-------- Dataset section
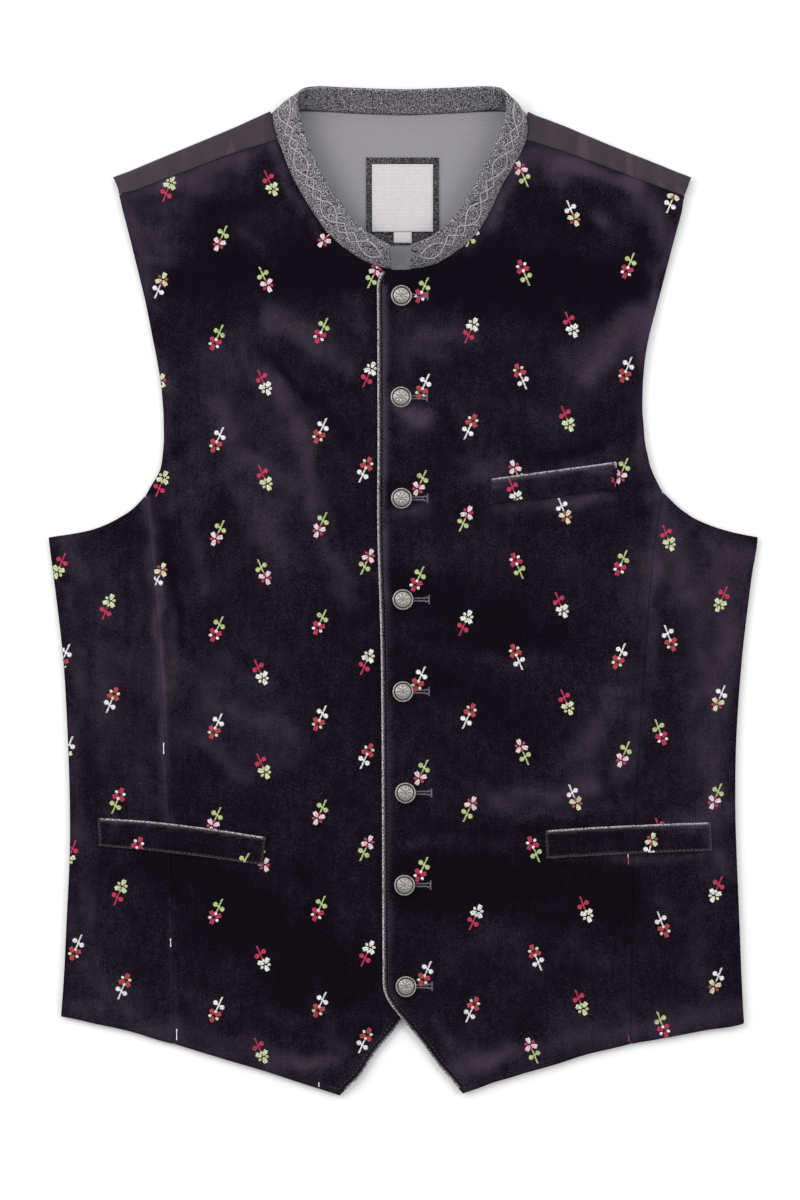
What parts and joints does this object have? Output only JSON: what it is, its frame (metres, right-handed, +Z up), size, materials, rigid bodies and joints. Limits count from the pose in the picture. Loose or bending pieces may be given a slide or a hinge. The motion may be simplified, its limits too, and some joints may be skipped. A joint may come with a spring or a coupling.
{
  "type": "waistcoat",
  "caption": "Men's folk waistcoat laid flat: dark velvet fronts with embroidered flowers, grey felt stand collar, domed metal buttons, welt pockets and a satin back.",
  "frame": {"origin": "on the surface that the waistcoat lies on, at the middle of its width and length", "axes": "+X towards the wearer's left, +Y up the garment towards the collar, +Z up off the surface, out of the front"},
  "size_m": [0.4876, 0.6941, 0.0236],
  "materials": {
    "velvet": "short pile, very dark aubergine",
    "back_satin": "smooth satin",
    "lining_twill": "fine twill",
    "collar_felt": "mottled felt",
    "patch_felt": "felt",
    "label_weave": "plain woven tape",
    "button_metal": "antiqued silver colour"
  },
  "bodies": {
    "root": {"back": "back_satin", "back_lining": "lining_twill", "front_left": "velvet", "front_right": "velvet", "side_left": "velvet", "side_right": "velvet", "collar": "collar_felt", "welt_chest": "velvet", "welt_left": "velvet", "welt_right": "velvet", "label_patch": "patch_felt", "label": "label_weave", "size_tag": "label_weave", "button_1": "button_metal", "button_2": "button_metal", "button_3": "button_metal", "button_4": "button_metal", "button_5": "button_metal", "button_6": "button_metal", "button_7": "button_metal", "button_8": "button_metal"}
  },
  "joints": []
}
----------------
Work required: Word for word, restate all of the data shown above.

Answer to this problem:
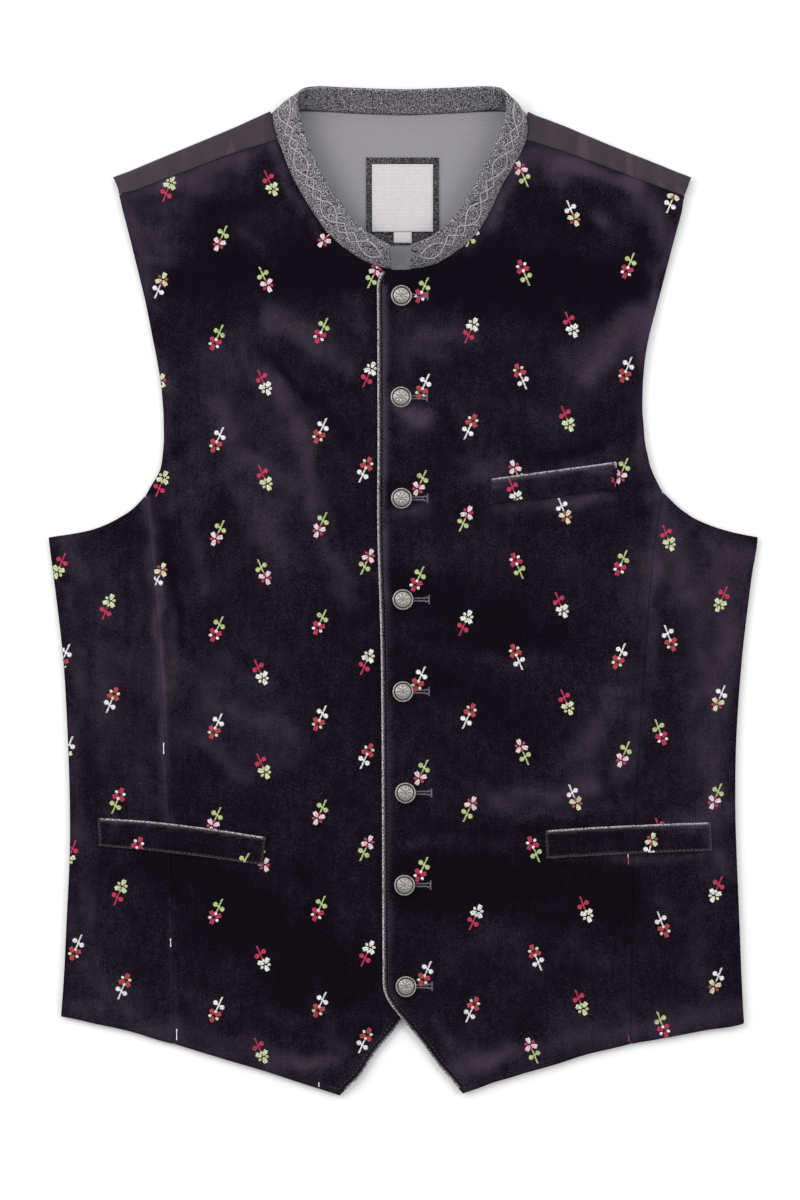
What parts and joints does this object have? Output only JSON: what it is, its frame (metres, right-handed, +Z up), size, materials, rigid bodies and joints. Limits count from the pose in the picture. Loose or bending pieces may be given a slide or a hinge. The motion may be simplified, its limits too, and some joints may be skipped. A joint may come with a spring or a coupling.
{
  "type": "waistcoat",
  "caption": "Men's folk waistcoat laid flat: dark velvet fronts with embroidered flowers, grey felt stand collar, domed metal buttons, welt pockets and a satin back.",
  "frame": {"origin": "on the surface that the waistcoat lies on, at the middle of its width and length", "axes": "+X towards the wearer's left, +Y up the garment towards the collar, +Z up off the surface, out of the front"},
  "size_m": [0.4876, 0.6941, 0.0236],
  "materials": {
    "velvet": "short pile, very dark aubergine",
    "back_satin": "smooth satin",
    "lining_twill": "fine twill",
    "collar_felt": "mottled felt",
    "patch_felt": "felt",
    "label_weave": "plain woven tape",
    "button_metal": "antiqued silver colour"
  },
  "bodies": {
    "root": {"back": "back_satin", "back_lining": "lining_twill", "front_left": "velvet", "front_right": "velvet", "side_left": "velvet", "side_right": "velvet", "collar": "collar_felt", "welt_chest": "velvet", "welt_left": "velvet", "welt_right": "velvet", "label_patch": "patch_felt", "label": "label_weave", "size_tag": "label_weave", "button_1": "button_metal", "button_2": "button_metal", "button_3": "button_metal", "button_4": "button_metal", "button_5": "button_metal", "button_6": "button_metal", "button_7": "button_metal", "button_8": "button_metal"}
  },
  "joints": []
}